On December 1, 2025, the Gaming Facility Location Board advanced Bally’s Bronx at Ferry Point, Hard Rock Metropolitan Park near Citi Field, and Resorts World New York City at Aqueduct to the Gaming Commission for commercial casino licensure. The selection document noted that MGM Yonkers had withdrawn on October 14, leaving three applicants.

With only three eligible bids remaining, the process shifted from competitive selection to oversight. The board’s review emphasized capital investment, financing, construction operations, and proposed tax rates, setting up the final regulatory decision.

What we know following the December 15 License Update

The New York State Gaming Commission approved all three projects at its December 15, 2025, meeting. The commission conditioned each license on independent monitoring intended to track financial compliance and whether projects deliver on the promises made during the bidding process.

Commission chair Brian O’Dwyer described the projects as a source of “good, union jobs” and said monitors would report quarterly to the commission on compliance and community commitments. Reporting on the meeting also described different license terms, with 15-year licenses for Bally’s and Resorts World and a 20-year license for Metropolitan Park.

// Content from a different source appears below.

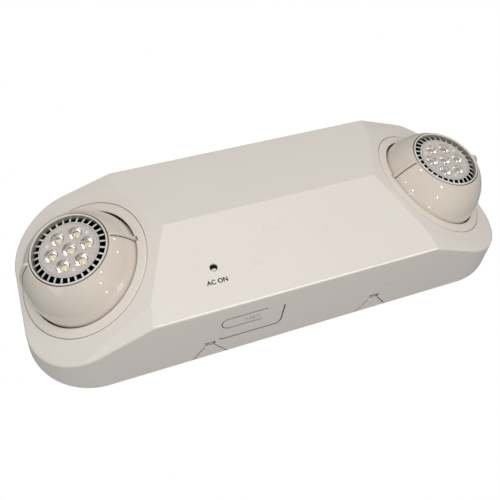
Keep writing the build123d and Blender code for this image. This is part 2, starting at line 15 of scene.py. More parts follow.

The approval closed the licensing competition, but it did not end the scrutiny. Resorts World, which already operates video lottery terminals at Aqueduct, has indicated it can add full commercial casino operations sooner than new builds, with table games expected to arrive on a shorter timeline than the projects targeting openings closer to 2030.

The downstate race demonstrated how a casino bid can be undone by process rather than funding. Several projects that dominated headlines were eliminated through local votes long before state regulators issued licenses.

By December 15, the state had locked in three projects outside Manhattan and attached monitoring requirements meant to keep commitments enforceable. The setbacks that defined the contest, especially in Manhattan, reflected a structure that made local consent the first hard gate and ongoing compliance the next.